On October 11, 2004, Congress passed a significant federal tax bill, the American Jobs Creation Act of 2004 ("AJCA"), which President Bush is expected to sign into law prior to the end of the year. Although AJCA was originally designed to end a U.S. tax credit for exported goods that had been determined to violate international trade agreements, the bill addresses many other areas of federal tax law.

Among the changes are several that affect financial services S corporations. For example, under current law, an S corporation is subject to corporate-level tax on its excess net passive income if it has gross receipts of which more than 25% consist of "passive investment income," as well as left over earnings and profits from a predecessor C corporation at the end of the taxable year, and it may be disqualified as an S corporation if this happens in three consecutive taxable years. For this purpose, passive investment income generally includes gross receipts derived from interest, dividends, royalties, rents, annuities, and sales or exchanges of stock or securities (to the extent of gains), unless such income is derived directly from certain activities such as the active and regular conduct of a lending or finance business. Under AJCA, for taxable years beginning after December 31, 2004, S corporations that are banks (as defined in section 581 of the Internal Revenue Code of 1986, as amended (the "Code")), bank holding companies or financial holding companies (both as defined in the Bank Holding Company Act of 1956, as amended) may exclude interest income and, with respect to assets required to be held by the bank or holding company (such as stock in the Federal Reserve Bank or the Federal Home Loan Bank), dividends from passive investment income.

In addition, among other S corporation changes, (1) the number of permitted shareholders of an S corporation will be increased from 75 to 100, (2) an S corporation may elect to have all members of a family related within six generations treated as one shareholder for purposes of the 100-shareholder test, and (3) an IRA that holds stock of a bank S corporation (but not a bank holding company or financial holding company S corporation) at the date of enactment of AJCA (despite the fact that current rules prohibit an IRA from owning S corporation stock) will now be a permitted shareholder of such stock, with the beneficiary of the IRA being treated as the shareholder.

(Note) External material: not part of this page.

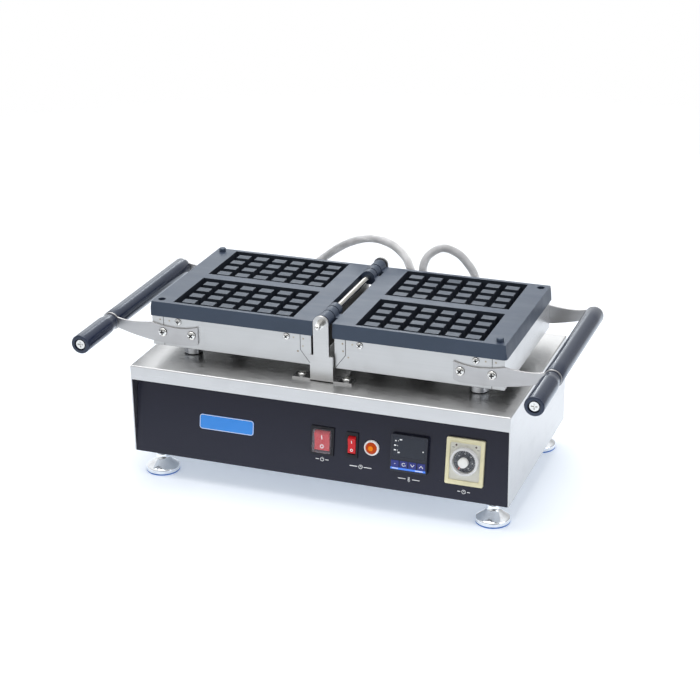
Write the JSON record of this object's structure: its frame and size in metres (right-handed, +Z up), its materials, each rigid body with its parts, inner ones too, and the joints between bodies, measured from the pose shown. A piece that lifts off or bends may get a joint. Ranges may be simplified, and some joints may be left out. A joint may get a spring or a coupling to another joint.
{
  "type": "waffle iron",
  "caption": "Counter-top double waffle iron: two hinged square-grid irons lie open on a flat stainless base with leaning control panel, side handles and levelling feet.",
  "frame": {"origin": "middle of the footprint without the conduits, on the surface that the feet stand on", "axes": "+X to the operator's right along the base's width, +Y away from the operator, +Z up; the operator and the control panel are at -Y"},
  "size_m": [0.618, 0.3588, 0.2659],
  "materials": {
    "brushed_steel": "satin stainless steel, fine grain along the sheet",
    "panel_coat": "smooth dark blue-black coating",
    "polished_steel": "polished stainless fasteners",
    "chrome_foot": "bright chrome",
    "blue_rubber": "matte",
    "nickel_brass": "nickel-plated, slightly dull",
    "steel_braid": "woven stainless wire",
    "baking_iron": "satin blue-grey coating with a fine sand grain",
    "heater": "heat-tinted tube and clamp plate",
    "handle_black": "glossy, softly worn",
    "black_plastic": "fine moulded grain",
    "red_plastic": "glossy, translucent",
    "clear_cover": "clear soft cover",
    "white_plastic": "glossy",
    "amber_lens": "clear amber",
    "dark_window": "smooth and dark",
    "blue_key": "smooth film keys",
    "cream_plastic": "eggshell",
    "clear_knob": "clear, frosted rim",
    "blue_enamel": "gloss enamel"
  },
  "bodies": {
    "base": {"base_shell": "brushed_steel", "control_panel": "panel_coat", "rear_panel": "brushed_steel", "bottom_plate": "brushed_steel", "cover_screws": "polished_steel", "hinge_bracket_front": "brushed_steel", "hinge_bracket_rear": "brushed_steel", "bracket_screws": "polished_steel", "hinge_rod": "polished_steel", "hinge_nuts": "polished_steel", "iron_rests": "polished_steel", "cable_glands": "nickel_brass", "left_conduit": "steel_braid", "right_conduit": "steel_braid", "power_switch": "black_plastic", "power_boot": "clear_cover", "alarm_switch": "black_plastic", "lamp_bezel": "white_plastic", "lamp_lens": "amber_lens", "controller_case": "black_plastic", "controller_window": "dark_window", "timer_case": "cream_plastic", "timer_dial": "dark_window", "nameplate": "blue_enamel", "terminal_block": "white_plastic", "contactor": "black_plastic", "foot_lock_nuts": "polished_steel"},
    "left_iron": {"left_plate": "baking_iron", "left_tray": "brushed_steel", "left_element": "heater", "left_screws": "polished_steel", "left_arms": "brushed_steel", "left_handle_bolt": "polished_steel", "left_sleeve": "handle_black", "left_grip": "handle_black", "left_gland": "nickel_brass"},
    "right_iron": {"right_plate": "baking_iron", "right_tray": "brushed_steel", "right_element": "heater", "right_screws": "polished_steel", "right_arms": "brushed_steel", "right_handle_bolt": "polished_steel", "right_sleeve": "handle_black", "right_grip": "handle_black", "right_gland": "nickel_brass"},
    "power_rocker": {"power_rocker": "red_plastic"},
    "alarm_rocker": {"alarm_rocker": "red_plastic"},
    "set_key": {"set_key": "blue_key"},
    "shift_key": {"shift_key": "blue_key"},
    "down_key": {"down_key": "blue_key"},
    "up_key": {"up_key": "blue_key"},
    "timer_knob": {"timer_knob": "clear_knob"},
    "foot_fl": {"foot_fl": "chrome_foot", "foot_pad_fl": "blue_rubber"},
    "foot_fr": {"foot_fr": "chrome_foot", "foot_pad_fr": "blue_rubber"},
    "foot_rl": {"foot_rl": "chrome_foot", "foot_pad_rl": "blue_rubber"},
    "foot_rr": {"foot_rr": "chrome_foot", "foot_pad_rr": "blue_rubber"}
  },
  "joints": [
    {"name": "left_iron_hinge", "type": "hinge", "parent": "base", "child": "left_iron", "pos_m": [0, 0.021, 0.2351], "axis": [0, 1, 0], "range_deg": [0, 180], "deforming": ["left_conduit"]},
    {"name": "right_iron_hinge", "type": "hinge", "parent": "base", "child": "right_iron", "pos_m": [0, 0.021, 0.2351], "axis": [0, -1, 0], "range_deg": [0, 180], "deforming": ["right_conduit"]},
    {"name": "power_rocker_tip", "type": "hinge", "parent": "base", "child": "power_rocker", "pos_m": [0.008, -0.11071, 0.08482], "axis": [-1, 0, 0], "range_deg": [0, 16]},
    {"name": "alarm_rocker_tip", "type": "hinge", "parent": "base", "child": "alarm_rocker", "pos_m": [0.048, -0.11071, 0.08482], "axis": [-1, 0, 0], "range_deg": [0, 16]},
    {"name": "set_key_press", "type": "slide", "parent": "base", "child": "set_key", "axis": [0, 0.9866, -0.1633], "range_m": [0, 0.0005], "stiffness_N_per_m": 400, "springref_m": -0.002},
    {"name": "shift_key_press", "type": "slide", "parent": "base", "child": "shift_key", "axis": [0, 0.9866, -0.1633], "range_m": [0, 0.0005], "stiffness_N_per_m": 400, "springref_m": -0.002},
    {"name": "down_key_press", "type": "slide", "parent": "base", "child": "down_key", "axis": [0, 0.9866, -0.1633], "range_m": [0, 0.0005], "stiffness_N_per_m": 400, "springref_m": -0.002},
    {"name": "up_key_press", "type": "slide", "parent": "base", "child": "up_key", "axis": [0, 0.9866, -0.1633], "range_m": [0, 0.0005], "stiffness_N_per_m": 400, "springref_m": -0.002},
    {"name": "timer_knob_turn", "type": "hinge", "parent": "base", "child": "timer_knob", "pos_m": [0.1965, -0.11939, 0.08748], "axis": [0, 0.9866, -0.1633], "range_deg": [0, 300]},
    {"name": "foot_fl_turn", "type": "hinge", "parent": "base", "child": "foot_fl", "pos_m": [-0.228, -0.097, 0.02], "axis": [0, 0, 1], "continuous": true},
    {"name": "foot_fr_turn", "type": "hinge", "parent": "base", "child": "foot_fr", "pos_m": [0.228, -0.097, 0.02], "axis": [0, 0, 1], "continuous": true},
    {"name": "foot_rl_turn", "type": "hinge", "parent": "base", "child": "foot_rl", "pos_m": [-0.228, 0.129, 0.02], "axis": [0, 0, 1], "continuous": true},
    {"name": "foot_rr_turn", "type": "hinge", "parent": "base", "child": "foot_rr", "pos_m": [0.228, 0.129, 0.02], "axis": [0, 0, 1], "continuous": true}
  ]
}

New Federal Tax Legislation Has Substantial Impact on Non-Qualified Deferred Compensation Arrangements

The AJCA also would add a new section to the Code ("Section 409A") that will have a substantial impact on most non-qualified deferred compensation arrangements. It does not apply to certain tax-qualified retirement plans (e.g., 401(k) plans are excepted from the new law). The changes imposed on deferred compensation arrangements are significant and affect, among other things, the timing of deferral elections, the permissibility, timing and election of various distribution alternatives, and the availability of certain funding methods such as foreign rabbi trusts. Section 409A generally will become effective January 1, 2005, and in some circumstances will apply to deferred compensation earned before that date. The consequences of failing to comply with the new requirements are significant and include the immediate or early taxation of the deferred compensation and, in some cases an additional 20% penalty tax, as well as interest. Goodwin Procter has prepared a detailed Client Alert on this topic, that includes Q&A’s. A copy of the Client Alert was forwarded to you under separate cover.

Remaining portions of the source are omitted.